◆ **WHAT NEEDS TO BE DONE**:
The data below must be copied in full and without any change.

•••

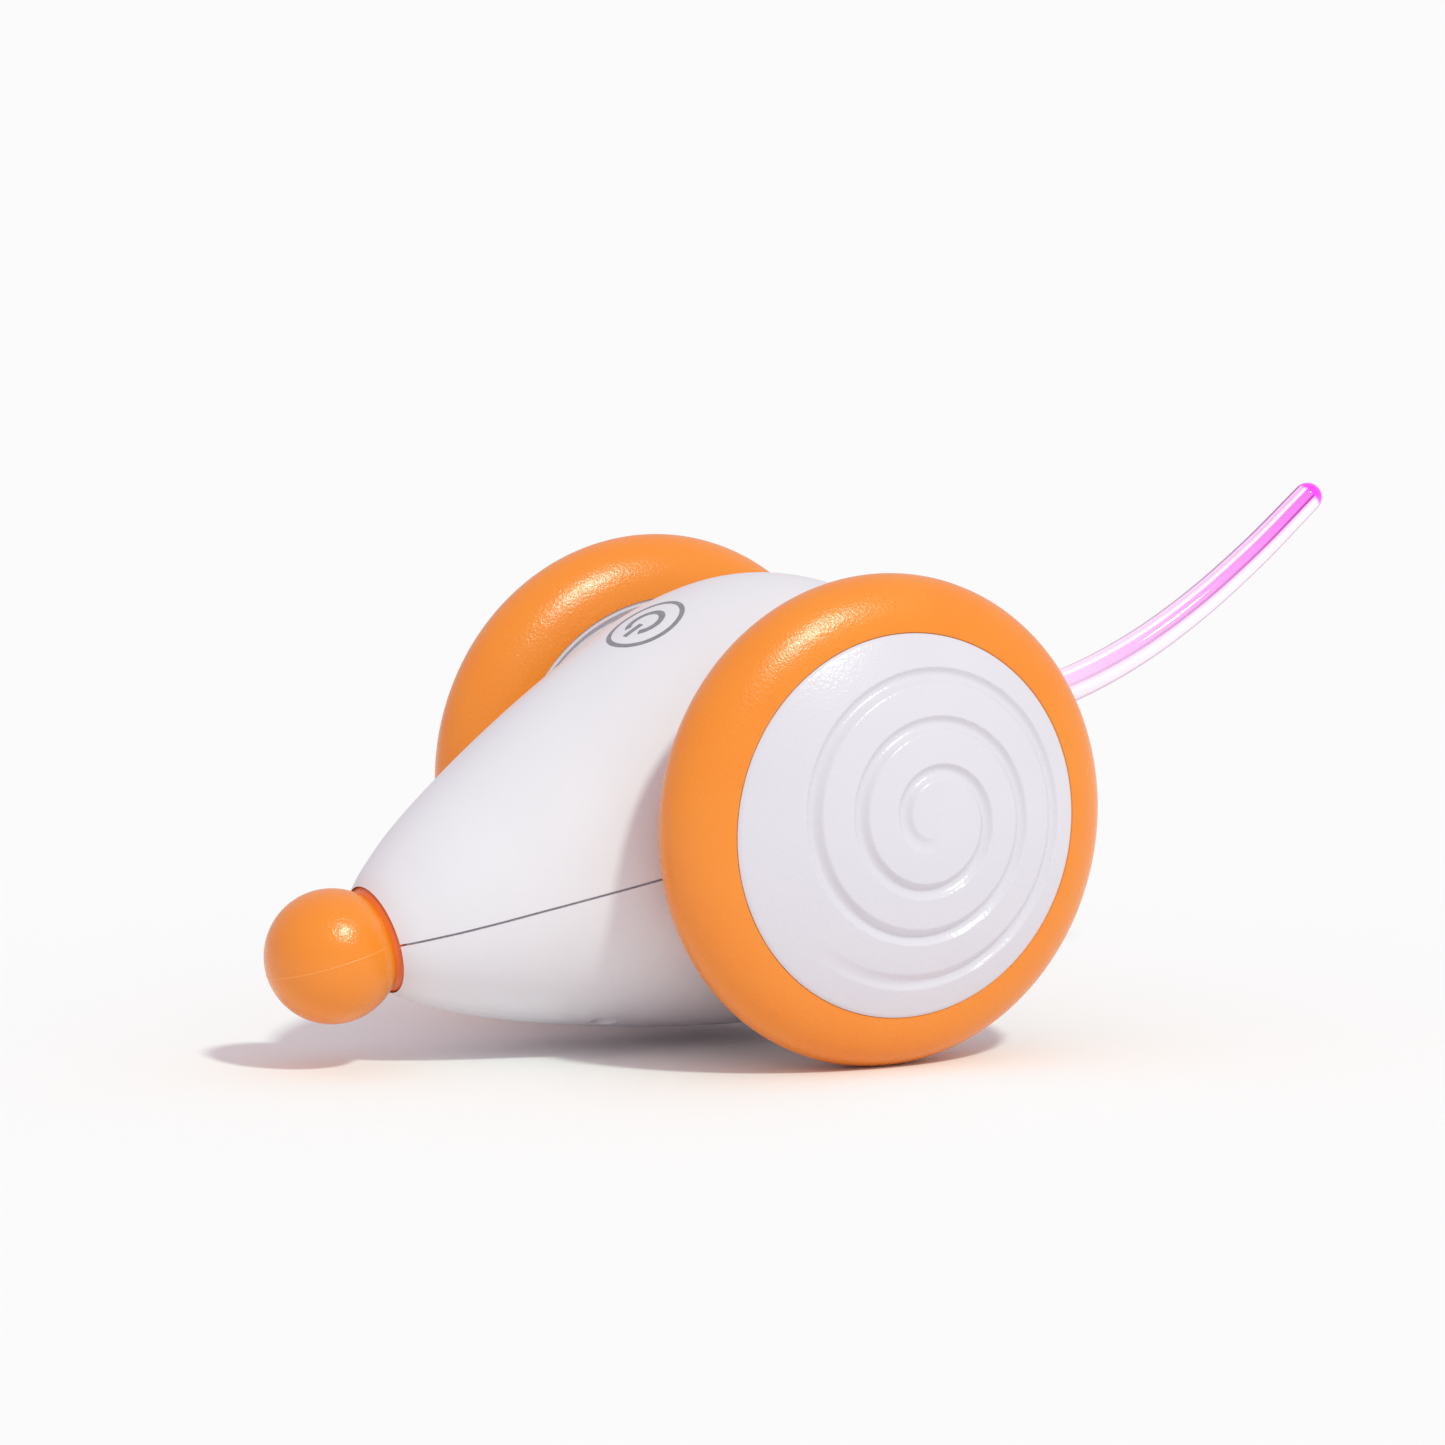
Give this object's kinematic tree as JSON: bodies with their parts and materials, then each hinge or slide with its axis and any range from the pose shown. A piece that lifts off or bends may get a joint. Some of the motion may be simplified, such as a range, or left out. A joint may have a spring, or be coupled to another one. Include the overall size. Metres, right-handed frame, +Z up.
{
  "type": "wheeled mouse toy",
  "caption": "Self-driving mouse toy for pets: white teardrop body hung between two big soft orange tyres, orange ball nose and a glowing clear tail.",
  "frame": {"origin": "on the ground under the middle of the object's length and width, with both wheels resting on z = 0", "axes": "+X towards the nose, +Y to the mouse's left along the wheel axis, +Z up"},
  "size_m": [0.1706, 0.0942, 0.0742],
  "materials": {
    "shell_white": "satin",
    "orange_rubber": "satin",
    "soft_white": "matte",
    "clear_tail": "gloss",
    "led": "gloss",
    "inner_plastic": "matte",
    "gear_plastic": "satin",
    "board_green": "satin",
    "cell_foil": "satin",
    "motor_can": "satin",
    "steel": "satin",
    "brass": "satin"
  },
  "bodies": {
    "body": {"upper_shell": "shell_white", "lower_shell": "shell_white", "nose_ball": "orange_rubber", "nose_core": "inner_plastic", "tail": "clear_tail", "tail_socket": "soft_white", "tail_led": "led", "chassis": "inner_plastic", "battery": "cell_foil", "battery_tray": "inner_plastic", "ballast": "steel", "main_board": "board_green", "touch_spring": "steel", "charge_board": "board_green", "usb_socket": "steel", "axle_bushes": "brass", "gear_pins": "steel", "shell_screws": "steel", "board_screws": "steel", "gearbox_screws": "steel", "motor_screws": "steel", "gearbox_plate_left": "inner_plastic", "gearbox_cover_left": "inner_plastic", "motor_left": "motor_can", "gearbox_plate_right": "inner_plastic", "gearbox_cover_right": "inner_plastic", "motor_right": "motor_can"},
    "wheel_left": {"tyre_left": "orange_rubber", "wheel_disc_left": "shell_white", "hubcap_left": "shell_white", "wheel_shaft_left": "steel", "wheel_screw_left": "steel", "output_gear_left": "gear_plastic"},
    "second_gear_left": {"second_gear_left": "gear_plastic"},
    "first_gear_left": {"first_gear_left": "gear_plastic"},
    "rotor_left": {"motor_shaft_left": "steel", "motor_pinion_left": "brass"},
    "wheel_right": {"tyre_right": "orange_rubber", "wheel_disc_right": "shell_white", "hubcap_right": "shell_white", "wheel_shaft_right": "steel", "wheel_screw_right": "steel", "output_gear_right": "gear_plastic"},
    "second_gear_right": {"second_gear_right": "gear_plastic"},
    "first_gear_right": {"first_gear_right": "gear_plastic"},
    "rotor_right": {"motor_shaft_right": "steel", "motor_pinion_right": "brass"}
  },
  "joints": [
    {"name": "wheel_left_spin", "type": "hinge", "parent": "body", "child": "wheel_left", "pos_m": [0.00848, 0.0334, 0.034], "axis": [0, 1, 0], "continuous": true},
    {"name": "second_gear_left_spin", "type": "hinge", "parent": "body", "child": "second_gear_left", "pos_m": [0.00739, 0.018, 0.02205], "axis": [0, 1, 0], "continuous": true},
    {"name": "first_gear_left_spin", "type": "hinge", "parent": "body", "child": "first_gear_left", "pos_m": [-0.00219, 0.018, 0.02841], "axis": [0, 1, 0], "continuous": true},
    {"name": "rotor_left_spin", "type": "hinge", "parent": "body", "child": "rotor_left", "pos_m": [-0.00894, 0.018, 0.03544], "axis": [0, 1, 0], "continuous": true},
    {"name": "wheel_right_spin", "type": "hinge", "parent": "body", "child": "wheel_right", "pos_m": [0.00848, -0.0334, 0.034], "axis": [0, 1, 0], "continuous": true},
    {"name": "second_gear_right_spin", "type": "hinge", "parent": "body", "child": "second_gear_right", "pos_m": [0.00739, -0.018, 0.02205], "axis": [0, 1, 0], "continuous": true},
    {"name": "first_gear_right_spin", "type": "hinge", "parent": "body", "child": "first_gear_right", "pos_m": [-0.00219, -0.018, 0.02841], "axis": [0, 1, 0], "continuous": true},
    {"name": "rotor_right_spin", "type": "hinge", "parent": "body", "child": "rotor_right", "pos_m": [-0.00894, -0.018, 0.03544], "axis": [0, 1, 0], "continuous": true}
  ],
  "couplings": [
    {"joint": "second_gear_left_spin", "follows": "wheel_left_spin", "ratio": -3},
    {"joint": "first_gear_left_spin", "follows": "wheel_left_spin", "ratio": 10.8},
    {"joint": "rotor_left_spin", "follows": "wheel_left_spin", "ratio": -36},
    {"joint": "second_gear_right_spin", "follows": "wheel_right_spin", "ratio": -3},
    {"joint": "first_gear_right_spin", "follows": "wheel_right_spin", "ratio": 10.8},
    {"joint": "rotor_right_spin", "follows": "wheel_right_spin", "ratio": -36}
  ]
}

•••

◆ **EXERCISE OUTPUT**:
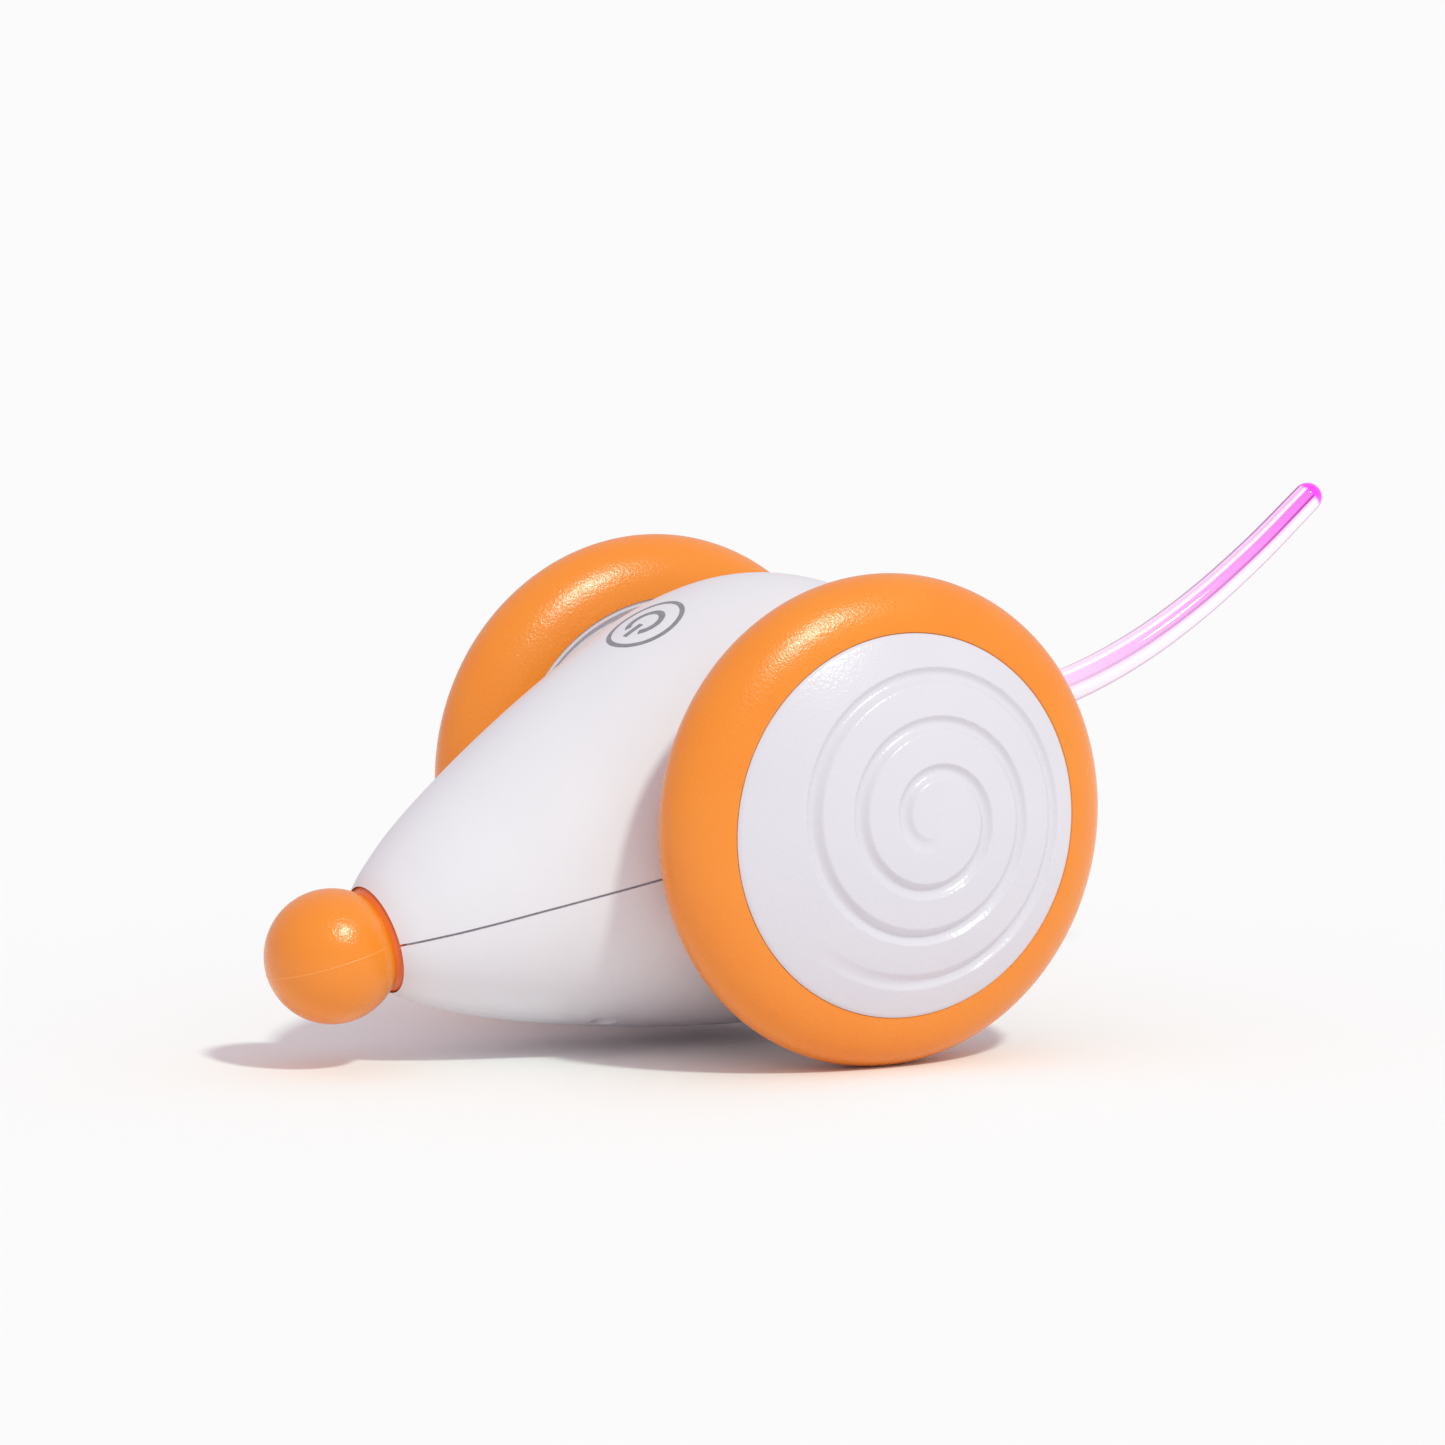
Give this object's kinematic tree as JSON: bodies with their parts and materials, then each hinge or slide with its axis and any range from the pose shown. A piece that lifts off or bends may get a joint. Some of the motion may be simplified, such as a range, or left out. A joint may have a spring, or be coupled to another one. Include the overall size. Metres, right-handed frame, +Z up.
{
  "type": "wheeled mouse toy",
  "caption": "Self-driving mouse toy for pets: white teardrop body hung between two big soft orange tyres, orange ball nose and a glowing clear tail.",
  "frame": {"origin": "on the ground under the middle of the object's length and width, with both wheels resting on z = 0", "axes": "+X towards the nose, +Y to the mouse's left along the wheel axis, +Z up"},
  "size_m": [0.1706, 0.0942, 0.0742],
  "materials": {
    "shell_white": "satin",
    "orange_rubber": "satin",
    "soft_white": "matte",
    "clear_tail": "gloss",
    "led": "gloss",
    "inner_plastic": "matte",
    "gear_plastic": "satin",
    "board_green": "satin",
    "cell_foil": "satin",
    "motor_can": "satin",
    "steel": "satin",
    "brass": "satin"
  },
  "bodies": {
    "body": {"upper_shell": "shell_white", "lower_shell": "shell_white", "nose_ball": "orange_rubber", "nose_core": "inner_plastic", "tail": "clear_tail", "tail_socket": "soft_white", "tail_led": "led", "chassis": "inner_plastic", "battery": "cell_foil", "battery_tray": "inner_plastic", "ballast": "steel", "main_board": "board_green", "touch_spring": "steel", "charge_board": "board_green", "usb_socket": "steel", "axle_bushes": "brass", "gear_pins": "steel", "shell_screws": "steel", "board_screws": "steel", "gearbox_screws": "steel", "motor_screws": "steel", "gearbox_plate_left": "inner_plastic", "gearbox_cover_left": "inner_plastic", "motor_left": "motor_can", "gearbox_plate_right": "inner_plastic", "gearbox_cover_right": "inner_plastic", "motor_right": "motor_can"},
    "wheel_left": {"tyre_left": "orange_rubber", "wheel_disc_left": "shell_white", "hubcap_left": "shell_white", "wheel_shaft_left": "steel", "wheel_screw_left": "steel", "output_gear_left": "gear_plastic"},
    "second_gear_left": {"second_gear_left": "gear_plastic"},
    "first_gear_left": {"first_gear_left": "gear_plastic"},
    "rotor_left": {"motor_shaft_left": "steel", "motor_pinion_left": "brass"},
    "wheel_right": {"tyre_right": "orange_rubber", "wheel_disc_right": "shell_white", "hubcap_right": "shell_white", "wheel_shaft_right": "steel", "wheel_screw_right": "steel", "output_gear_right": "gear_plastic"},
    "second_gear_right": {"second_gear_right": "gear_plastic"},
    "first_gear_right": {"first_gear_right": "gear_plastic"},
    "rotor_right": {"motor_shaft_right": "steel", "motor_pinion_right": "brass"}
  },
  "joints": [
    {"name": "wheel_left_spin", "type": "hinge", "parent": "body", "child": "wheel_left", "pos_m": [0.00848, 0.0334, 0.034], "axis": [0, 1, 0], "continuous": true},
    {"name": "second_gear_left_spin", "type": "hinge", "parent": "body", "child": "second_gear_left", "pos_m": [0.00739, 0.018, 0.02205], "axis": [0, 1, 0], "continuous": true},
    {"name": "first_gear_left_spin", "type": "hinge", "parent": "body", "child": "first_gear_left", "pos_m": [-0.00219, 0.018, 0.02841], "axis": [0, 1, 0], "continuous": true},
    {"name": "rotor_left_spin", "type": "hinge", "parent": "body", "child": "rotor_left", "pos_m": [-0.00894, 0.018, 0.03544], "axis": [0, 1, 0], "continuous": true},
    {"name": "wheel_right_spin", "type": "hinge", "parent": "body", "child": "wheel_right", "pos_m": [0.00848, -0.0334, 0.034], "axis": [0, 1, 0], "continuous": true},
    {"name": "second_gear_right_spin", "type": "hinge", "parent": "body", "child": "second_gear_right", "pos_m": [0.00739, -0.018, 0.02205], "axis": [0, 1, 0], "continuous": true},
    {"name": "first_gear_right_spin", "type": "hinge", "parent": "body", "child": "first_gear_right", "pos_m": [-0.00219, -0.018, 0.02841], "axis": [0, 1, 0], "continuous": true},
    {"name": "rotor_right_spin", "type": "hinge", "parent": "body", "child": "rotor_right", "pos_m": [-0.00894, -0.018, 0.03544], "axis": [0, 1, 0], "continuous": true}
  ],
  "couplings": [
    {"joint": "second_gear_left_spin", "follows": "wheel_left_spin", "ratio": -3},
    {"joint": "first_gear_left_spin", "follows": "wheel_left_spin", "ratio": 10.8},
    {"joint": "rotor_left_spin", "follows": "wheel_left_spin", "ratio": -36},
    {"joint": "second_gear_right_spin", "follows": "wheel_right_spin", "ratio": -3},
    {"joint": "first_gear_right_spin", "follows": "wheel_right_spin", "ratio": 10.8},
    {"joint": "rotor_right_spin", "follows": "wheel_right_spin", "ratio": -36}
  ]
}